◆ **WHAT IS BEING ASKED**
Give back the entire listing verbatim.

◆ **SUPPLIED MATERIAL**
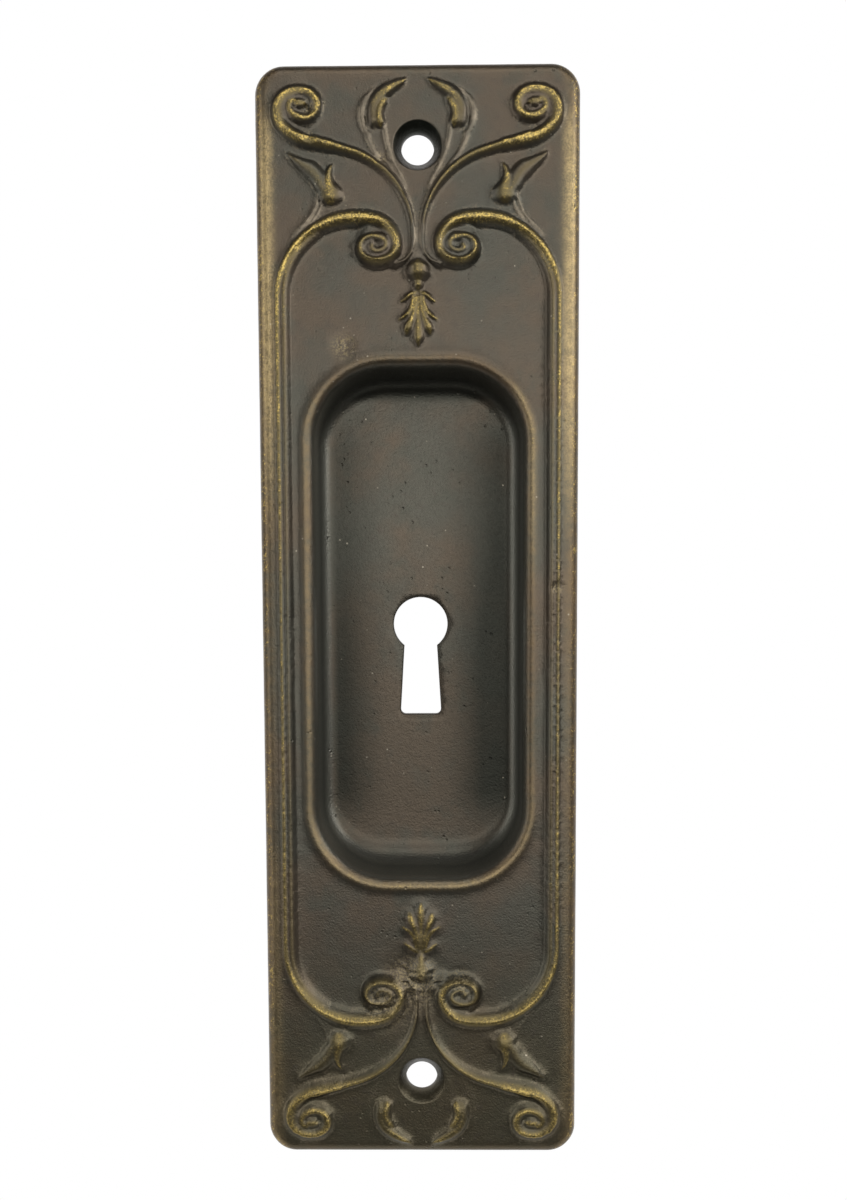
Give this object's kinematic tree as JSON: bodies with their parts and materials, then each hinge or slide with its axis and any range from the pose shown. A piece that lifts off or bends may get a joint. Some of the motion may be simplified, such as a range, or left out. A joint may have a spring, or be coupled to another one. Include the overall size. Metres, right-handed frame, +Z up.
{
  "type": "pocket door pull",
  "caption": "Cast flush pull for a sliding pocket door: ornamented plate with a deep finger cup, a keyhole through the cup floor and countersunk screw holes.",
  "frame": {"origin": "midway between the screw holes, on the plane where the plate's rim seats on the door", "axes": "+Z up along the plate, +X to the right seen from the front, +Y into the door; the ornamented face looks along -Y"},
  "size_m": [0.0556, 0.015, 0.191],
  "materials": {
    "cast_bronze": "dark brown patina, rubbed bright on the high edges"
  },
  "bodies": {
    "root": {"cast_pull": "cast_bronze"}
  },
  "joints": []
}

◆ **ANSWER TO THIS PROBLEM**
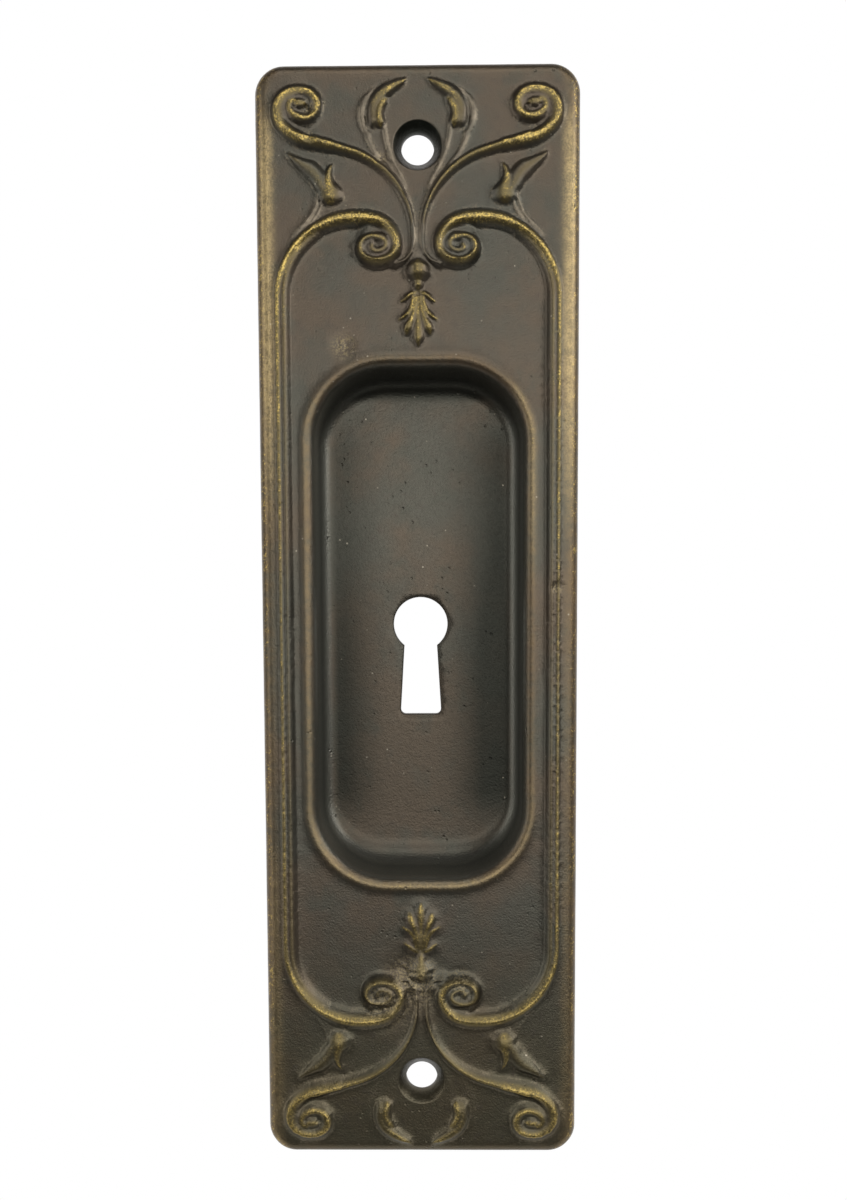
Give this object's kinematic tree as JSON: bodies with their parts and materials, then each hinge or slide with its axis and any range from the pose shown. A piece that lifts off or bends may get a joint. Some of the motion may be simplified, such as a range, or left out. A joint may have a spring, or be coupled to another one. Include the overall size. Metres, right-handed frame, +Z up.
{
  "type": "pocket door pull",
  "caption": "Cast flush pull for a sliding pocket door: ornamented plate with a deep finger cup, a keyhole through the cup floor and countersunk screw holes.",
  "frame": {"origin": "midway between the screw holes, on the plane where the plate's rim seats on the door", "axes": "+Z up along the plate, +X to the right seen from the front, +Y into the door; the ornamented face looks along -Y"},
  "size_m": [0.0556, 0.015, 0.191],
  "materials": {
    "cast_bronze": "dark brown patina, rubbed bright on the high edges"
  },
  "bodies": {
    "root": {"cast_pull": "cast_bronze"}
  },
  "joints": []
}